Pour la Cour européenne de justice, un lien hypertexte pointant vers un contenu illicite peut contrevenir au droit d’auteur
Par Tobias Cohen Jehoram, associé, De Brauw, Blackstone, Westbroek, Amsterdam (Pays-Bas)
* Cet article a été publié pour la première fois sur www.debrauw.com/newsletter/ecj-hyperlinks-unauthorised-content-may-infringe-copyright
Insérer des hyperliens devient de plus en plus risqué. Dans l’arrêt très attendu qu’elle a rendu le 8 septembre 2016 dans l’affaire Sanoma c. GS Media, la Cour européenne de justice (CEJ) a considéré que le fait de publier un hyperlien pointant vers un contenu illicite protégé par le droit d’auteur et hébergé sur un site tiers peut porter atteinte au droit d’auteur. Tel sera notamment le cas si les responsables du site savaient ou étaient censés savoir que le lien en question renvoie vers des œuvres illégalement mises en ligne. La CEJ a aussi soutenu que, si les hyperliens sont publiés dans un but lucratif, il y a lieu de présumer que la nature potentiellement illégale des œuvres est connue. Les parties commerciales vont dès lors devoir effectuer des recherches approfondies afin de vérifier le type de contenu vers lequel elles renvoient sur leurs sites Web et autres plateformes de communication en ligne.
L’affaire en question
Cette affaire concerne une plainte déposée par Sanoma, l’éditeur de la version néerlandaise du magazine Playboy, relative à la publication sur le site Geen Stijl (GS) de photos inédites de la vedette de téléréalité Britt Dekker.
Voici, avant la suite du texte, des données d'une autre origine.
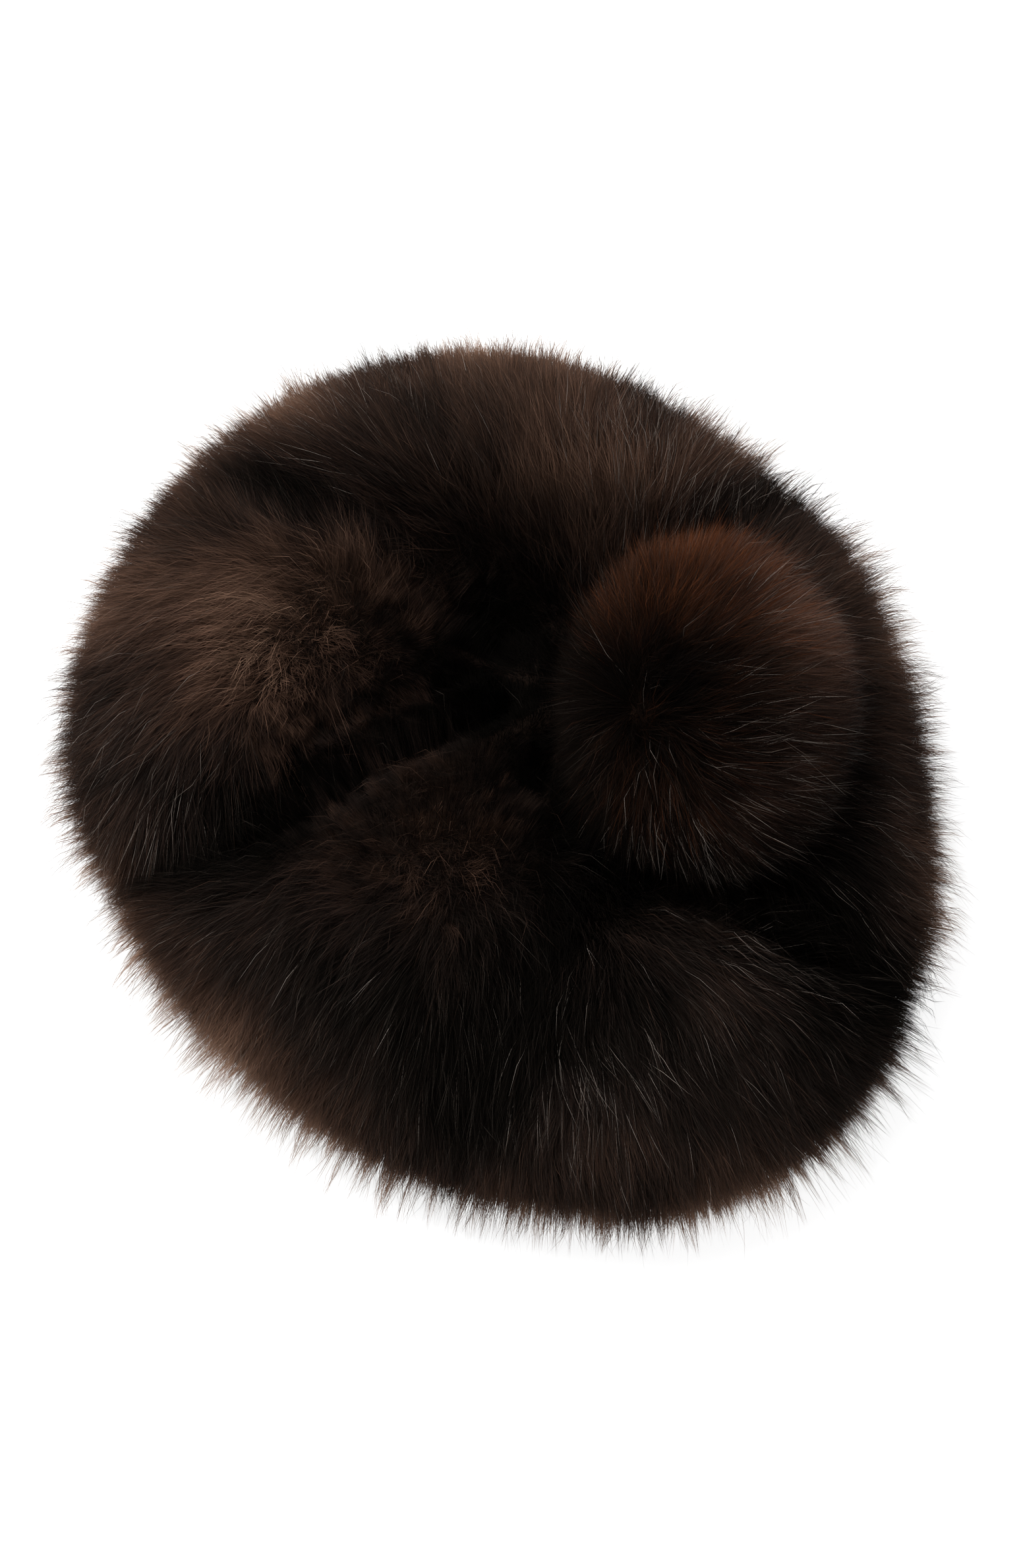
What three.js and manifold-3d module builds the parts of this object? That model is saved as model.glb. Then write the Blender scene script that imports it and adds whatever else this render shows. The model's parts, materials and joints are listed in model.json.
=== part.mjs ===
// Fur beret with a fur pompom, lying on its underside.
// Millimetres, +Z up, the front of the beret towards -Y. The origin is on the
// surface that it lies on, under the middle of its overall box.
import * as THREE from 'three';
import { mergeVertices } from 'three/addons/utils/BufferGeometryUtils.js';
import Module from 'manifold-3d';

// Sizes of the crown, which is pelt and fur together
const SECTIONS = 96;              // sections round the crown
const DIMPLE_HEIGHT = 38;         // fur surface at the middle of the crown, where the pompom is sewn on
const LOBE_HEIGHT = 73;           // top of the fullest lobe
const RIM_HEIGHT = 31;            // the widest ring
const WALL = 16;                  // pelt with its fur
const HEAD_OPENING_RADIUS = 89;   // a head of 56 cm
const MEAN_REACH = 146;           // mean radius of the outline
const TOP_CENTRE = { x: 25, y: 28 };   // the crown has slid back and to the right over the opening

// The outline seen from above, and how high the lobe stands in each direction
const OUTLINE = [
  { azimuth: 0, reach: 139, crest: 58 },
  { azimuth: 30, reach: 137, crest: 62 },
  { azimuth: 60, reach: 137, crest: 66 },
  { azimuth: 90, reach: 148, crest: 68 },
  { azimuth: 120, reach: 151, crest: 66 },
  { azimuth: 150, reach: 149, crest: 67 },
  { azimuth: 180, reach: 144, crest: 72 },
  { azimuth: 210, reach: 131, crest: 70 },
  { azimuth: 240, reach: 133, crest: 72 },
  { azimuth: 270, reach: 144, crest: 70 },
  { azimuth: 300, reach: 161, crest: 68 },
  { azimuth: 330, reach: 155, crest: 62 },
];

// The skin from the middle of the top, over the lobe and the rim, to the ring
// that it lies on. Share is the part of the reach, height is above the surface.
const OUTER_SKIN = [
  { share: 0, height: DIMPLE_HEIGHT },
  { share: 0.1, height: DIMPLE_HEIGHT + 2 },
  { share: 0.28, height: 55 },
  { share: 0.46, height: 69 },
  { share: 0.62, height: LOBE_HEIGHT },
  { share: 0.78, height: 68 },
  { share: 0.9, height: 56 },
  { share: 0.975, height: 43 },
  { share: 1, height: RIM_HEIGHT },
  { share: 0.985, height: 16 },
  { share: 0.93, height: 4 },
  { share: 0.9, height: 1.2 },
  { share: 0.87, height: 0 },
];

// The inside, from the lip of the head opening up and back to the middle
const HOLLOW = [
  { share: HEAD_OPENING_RADIUS / MEAN_REACH, height: 0 },
  { share: HEAD_OPENING_RADIUS / MEAN_REACH, height: 9 },
  { share: 0.67, height: 15 },
  { share: 0.76, height: 20 },
  { share: 0.81, height: 30 },
  { share: 0.78, height: 42 },
  { share: 0.69, height: 52 },
  { share: 0.56, height: LOBE_HEIGHT - WALL },
  { share: 0.4, height: 50 },
  { share: 0.22, height: 33 },
  { share: 0.09, height: DIMPLE_HEIGHT - WALL + 1 },
  { share: 0, height: DIMPLE_HEIGHT - WALL },
];
const OUTER_STEPS = 24;
const HOLLOW_STEPS = 13;

// The valleys between the lobes, each a curve through three points seen from above
const FOLDS = [
  { name: 'left', from: [0, 34], via: [-54, 2], to: [-112, -32], depthFrom: 14, depthTo: 22, width: 13 },
  { name: 'front', from: [22, 0], via: [62, -43], to: [124, -70], depthFrom: 22, depthTo: 12, width: 14 },
  { name: 'front_seam', from: [26, -40], via: [6, -80], to: [-12, -124], depthFrom: 9, depthTo: 6, width: 15 },
  { name: 'back_left', from: [4, 44], via: [-32, 74], to: [-104, 98], depthFrom: 14, depthTo: 9, width: 14 },
  { name: 'back_right', from: [44, 44], via: [76, 78], to: [112, 108], depthFrom: 9, depthTo: 6, width: 14 },
];
const FOLD_STEPS = 40;
const FOLD_SHARPNESS = 1.4;       // 1 is a crease between two round lobes, 2 a soft trough
const FOLD_KEPT_INSIDE = 0.5;     // the inside follows a fold by half, as the fur gives way

// Where one rule of the drape gives way to the next, as heights or as shares of the reach
const SLIDES_ABOVE = { from: 5, to: DIMPLE_HEIGHT - WALL };
const ROUND_WITHIN = { from: 0.66, to: 0.86 };
const ROUND_BELOW = { from: 8, to: 24 };
const LOBES_BEYOND = { from: 0.08, to: 0.4 };
const FOLDS_WITHIN = { from: 0.74, to: 1 };
const FOLDS_ABOVE = { from: RIM_HEIGHT, to: RIM_HEIGHT + 16 };

// Sizes of the pompom
const POMPOM = {
  centre: { x: 62, y: 13, z: 73 },
  half: { x: 50, y: 59, z: 49 },
  sections: 40,
  rings: 24,
  lean: 0.06,       // fuller towards the front right
  seatGap: 0.6,     // measured straight down to the crown
};

// 0 below a band, 1 above it, smooth between
const past = (value, { from, to }) => THREE.MathUtils.smoothstep(value, from, to);

// A row's column at an azimuth in degrees, on a smooth closed curve
function aroundOutline(column, azimuth) {
  const count = OUTLINE.length;
  const place = THREE.MathUtils.euclideanModulo(azimuth, 360) / (360 / count);
  const row = Math.floor(place);
  const value = (step) => OUTLINE[(row + step + count) % count][column];
  const t = place - row;
  const slopeFrom = (value(1) - value(-1)) / 2;
  const slopeTo = (value(2) - value(0)) / 2;
  return (2 * t ** 3 - 3 * t ** 2 + 1) * value(0) + (t ** 3 - 2 * t ** 2 + t) * slopeFrom
    + (3 * t ** 2 - 2 * t ** 3) * value(1) + (t ** 3 - t ** 2) * slopeTo;
}

// A fold's curve as short stretches, each end with its depth
function foldPath(fold) {
  const curve = new THREE.SplineCurve([fold.from, fold.via, fold.to].map(([x, y]) => new THREE.Vector2(x, y)));
  return curve.getPoints(FOLD_STEPS).map((point, step) => ({
    point,
    depth: THREE.MathUtils.lerp(fold.depthFrom, fold.depthTo, step / FOLD_STEPS),
  }));
}

const FOLD_PATHS = FOLDS.map((fold) => ({ width: fold.width, path: foldPath(fold) }));

// How far the folds draw the fur surface down at a place seen from above
function foldDepth(x, y) {
  const place = new THREE.Vector2(x, y);
  const depths = FOLD_PATHS.map(({ width, path }) => Math.max(...path.map(({ point, depth }) => (
    depth * Math.exp(-((place.distanceTo(point) / width) ** FOLD_SHARPNESS))
  ))));
  return Math.hypot(...depths);
}

// Moves one point of the plain turned crown to its place in the soft, slouched one
function drapeCrown(point, inside) {
  const share = Math.hypot(point.x, point.y);
  const azimuth = THREE.MathUtils.radToDeg(Math.atan2(point.y, point.x));
  const round = (1 - past(share, ROUND_WITHIN)) * (1 - past(point.z, ROUND_BELOW));
  const reach = THREE.MathUtils.lerp(aroundOutline('reach', azimuth), MEAN_REACH, round);
  const slide = (1 - share * share) * past(point.z, SLIDES_ABOVE);
  const x = point.x * reach + TOP_CENTRE.x * slide;
  const y = point.y * reach + TOP_CENTRE.y * slide;
  const crest = (aroundOutline('crest', azimuth) - RIM_HEIGHT) / (LOBE_HEIGHT - RIM_HEIGHT);
  const lobe = THREE.MathUtils.lerp(1, crest, past(share, LOBES_BEYOND));
  const above = Math.max(point.z - RIM_HEIGHT, 0);
  const skinHeight = point.z + (inside ? WALL : 0);
  const drop = foldDepth(x, y) * past(skinHeight, FOLDS_ABOVE) * (1 - past(share, FOLDS_WITHIN));
  return new THREE.Vector3(x, y, point.z - above + above * lobe - drop * (inside ? FOLD_KEPT_INSIDE : 1));
}

// A profile's rows as a smooth run of points
function smoothProfile(rows, steps) {
  const curve = new THREE.SplineCurve(rows.map(({ share, height }) => new THREE.Vector2(share, height / MEAN_REACH)));
  return curve.getSpacedPoints(steps).map(({ x, y }) => new THREE.Vector2(Math.max(x, 0), Math.max(y, 0) * MEAN_REACH));
}

// A turned profile, draped, as one closed geometry with shared vertices. The
// profile runs from the middle of the bottom to the middle of the top, and its
// first points, insideCount of them, are inside the crown.
function drapedTurning(profile, insideCount) {
  const turned = new THREE.LatheGeometry(profile, SECTIONS).rotateX(Math.PI / 2);
  const position = turned.getAttribute('position');
  const point = new THREE.Vector3();
  for (let index = 0; index < position.count; index += 1) {
    point.fromBufferAttribute(position, index);
    const placed = drapeCrown(point, index % profile.length < insideCount);
    position.setXYZ(index, placed.x, placed.y, placed.z);
  }
  return closedGeometry(turned);
}

// Merges shared vertices and drops the triangles that have no area at the poles
function closedGeometry(geometry) {
  geometry.deleteAttribute('normal');
  geometry.deleteAttribute('uv');
  const merged = mergeVertices(geometry);
  const kept = [];
  for (let corner = 0; corner < merged.index.count; corner += 3) {
    const [a, b, c] = [0, 1, 2].map((step) => merged.index.getX(corner + step));
    if (a !== b && b !== c && c !== a) kept.push(a, b, c);
  }
  merged.setIndex(kept);
  return merged;
}

const wasm = await Module();
wasm.setup();

function toSolid(geometry) {
  return new wasm.Manifold(new wasm.Mesh({
    numProp: 3,
    vertProperties: new Float32Array(geometry.getAttribute('position').array),
    triVerts: new Uint32Array(geometry.index.array),
  }));
}

function toGeometry(solid) {
  const mesh = solid.getMesh();
  const geometry = new THREE.BufferGeometry();
  geometry.setAttribute('position', new THREE.BufferAttribute(mesh.vertProperties, 3));
  geometry.setIndex(new THREE.BufferAttribute(mesh.triVerts, 1));
  return geometry;
}

const skinProfile = smoothProfile(OUTER_SKIN, OUTER_STEPS).reverse();

function crownGeometry() {
  const hollowProfile = smoothProfile(HOLLOW, HOLLOW_STEPS).reverse();
  return drapedTurning([...hollowProfile, ...skinProfile], hollowProfile.length);
}

// The crown's outer form filled in, which the pompom is pressed against
function crownForm() {
  return drapedTurning([new THREE.Vector2(0, 0), ...skinProfile], 0);
}

// A soft ball, fuller towards the front right, pressed flat where it lies on the crown
function pompomGeometry() {
  const ball = new THREE.SphereGeometry(1, POMPOM.sections, POMPOM.rings).rotateX(Math.PI / 2);
  const position = ball.getAttribute('position');
  for (let index = 0; index < position.count; index += 1) {
    const [x, y, z] = [position.getX(index), position.getY(index), position.getZ(index)];
    const fuller = 1 + POMPOM.lean * (x - y);
    position.setXYZ(
      index,
      POMPOM.centre.x + POMPOM.half.x * x * fuller,
      POMPOM.centre.y + POMPOM.half.y * y * fuller,
      POMPOM.centre.z + POMPOM.half.z * z,
    );
  }
  const bed = toSolid(crownForm()).translate([0, 0, POMPOM.seatGap]);
  return toGeometry(toSolid(closedGeometry(ball)).subtract(bed));
}

const darkFur = new THREE.MeshStandardMaterial({ color: 0x2a1f1a, roughness: 0.85, metalness: 0 });
const rustFur = new THREE.MeshStandardMaterial({ color: 0x33221a, roughness: 0.8, metalness: 0 });

function namedMesh(name, geometry, material) {
  const mesh = new THREE.Mesh(geometry, material);
  mesh.name = name;
  return mesh;
}

const beret = new THREE.Group();
beret.add(namedMesh('crown', crownGeometry(), darkFur));
beret.add(namedMesh('pompom', pompomGeometry(), rustFur));
const middle = new THREE.Box3().setFromObject(beret).getCenter(new THREE.Vector3());
beret.position.set(-middle.x, -middle.y, 0);

export default beret;
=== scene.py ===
"""A fur beret with a fur pompom, lying by itself on its underside.

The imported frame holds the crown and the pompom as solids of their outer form.
Under each of them this script makes the pelt, and grows the fur back out to
that form: underfur, coat and guard hairs, each hair a thin pointed ribbon.
Everything is in metres in the frame's own axes, +Z up, the front towards -Y.
Tables and sizes of the hair are in millimetres.
"""

import json
import logging
import math
from abc import ABC, abstractmethod
from dataclasses import dataclass, field
from enum import Enum
from functools import cache
from typing import Callable, Iterable

import bpy
import numpy as np
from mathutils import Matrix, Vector
from mathutils.bvhtree import BVHTree
from mathutils.kdtree import KDTree

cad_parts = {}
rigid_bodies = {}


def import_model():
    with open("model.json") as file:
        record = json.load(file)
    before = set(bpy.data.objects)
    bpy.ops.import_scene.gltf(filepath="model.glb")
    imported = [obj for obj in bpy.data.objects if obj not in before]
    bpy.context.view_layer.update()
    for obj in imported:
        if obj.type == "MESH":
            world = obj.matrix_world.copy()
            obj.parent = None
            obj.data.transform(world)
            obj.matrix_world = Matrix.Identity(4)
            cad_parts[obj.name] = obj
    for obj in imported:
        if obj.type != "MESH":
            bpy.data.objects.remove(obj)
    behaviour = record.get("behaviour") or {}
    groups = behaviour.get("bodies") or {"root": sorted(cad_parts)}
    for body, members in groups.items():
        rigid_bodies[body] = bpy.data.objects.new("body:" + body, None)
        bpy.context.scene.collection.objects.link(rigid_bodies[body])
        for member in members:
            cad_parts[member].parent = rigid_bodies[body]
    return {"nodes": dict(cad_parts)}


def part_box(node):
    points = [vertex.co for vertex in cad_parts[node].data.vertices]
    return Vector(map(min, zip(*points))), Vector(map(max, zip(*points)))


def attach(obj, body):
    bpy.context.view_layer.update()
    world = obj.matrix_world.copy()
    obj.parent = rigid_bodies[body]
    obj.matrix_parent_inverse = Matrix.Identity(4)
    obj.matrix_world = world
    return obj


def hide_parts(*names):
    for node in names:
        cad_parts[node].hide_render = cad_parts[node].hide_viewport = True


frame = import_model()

MM = 0.001
HAIR_MAP = "OFBake"

Array = np.ndarray
log = logging.getLogger("beret")


class Body(Enum):
    """The frame's bodies."""

    ROOT = "root"


class Node(Enum):
    """The frame's nodes."""

    CROWN = "crown"
    POMPOM = "pompom"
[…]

Dans son billet, GS fournissait un lien vers un site australien où il était possible de télécharger certaines photos de Playboy protégées par le droit d’auteur. Sanoma a fait valoir que la simple publication de cet hyperlien était constitutive d’“une communication au public” protégée par son droit d’auteur et devait à ce titre être interdite. GS s’est défendu en argumentant que l’hyperlien ne relevait pas du droit exclusif de l’auteur puisque la CEJ ne considérait pas qu’un lien vers un contenu licite soit constitutif d’une infraction en l’absence d’un acte de communication à un “nouveau public” (Svensson and Bestwater). En 2015, la Cour suprême du Danemark a décidé de renvoyer les questions préliminaires devant la CEJ.
Les réponses apportées par la CEJ dans l’affaire Sanoma Media Netherlands BV et consorts c. GS Media soulignent la nature ambiguë du statut juridique d’un hyperlien. Au sens du droit d’auteur européen, un hyperlien pointant vers un contenu illicite ne relève pas d’une “communication au public”. Cependant, si l’hyperlien est publié en pleine connaissance du caractère illégal du contenu hébergé par un tiers, il relève dès lors du droit exclusif de l’auteur et peut être interdit. Le caractère licite d’un hyperlien relèvera donc d’une appréciation individuelle. Pour la CEJ, le fait de poursuivre ou non un but lucratif est déterminant à cet égard. La Cour a estimé que les parties commerciales sont supposées faire les recherches nécessaires avant de publier un lien et qu’elles sont censées être parfaitement conscientes de la légalité du contenu tiers auquel elles renvoient.
Les conséquences d’un tel arrêt
Bien que cette hypothèse puisse être réfutée, l’arrêt Sanoma c. GS Media risque d’avoir de sérieuses conséquences pour les opérateurs commerciaux de sites Web en général et, pour les groupes de presse en particulier. La présomption de connaissance de la légalité ou non de tel ou tel contenu va s’appliquer non seulement dans les cas où la publication de l’hyperlien est directement en rapport avec le but lucratif poursuivi, mais également, semble-t-il, aux sites à but lucratif au sens le plus large du terme. Autrement dit, à l’exception des médias d’État, tous les propriétaires de sites commerciaux ou presque vont courir davantage de risques juridiques lorsqu’ils publieront un hyperlien. Les parties commerciales ont donc tout intérêt, en prévision des résultats des instances en cours, à réexaminer minutieusement leurs procédures de vérification et de retrait. En outre, elles devraient soigneusement reconsidérer l’intérêt de publier des liens renvoyant vers du contenu tiers. Il leur faudra vérifier la légalité de tout nouveau lien qu’elles publient. Il est également conseillé de contrôler régulièrement la légalité du contenu tiers après la publication des hyperliens, car ce contenu peut changer sans notification.
Cette décision semble marquer une nouvelle approche de la définition de la “communication au public” en l’assujettissant à des critères subjectifs, tels que le but commercial et la connaissance réelle ou présumée de la nature des sources. Elle risque aussi de créer un flou juridique dans d’autres cas de figure.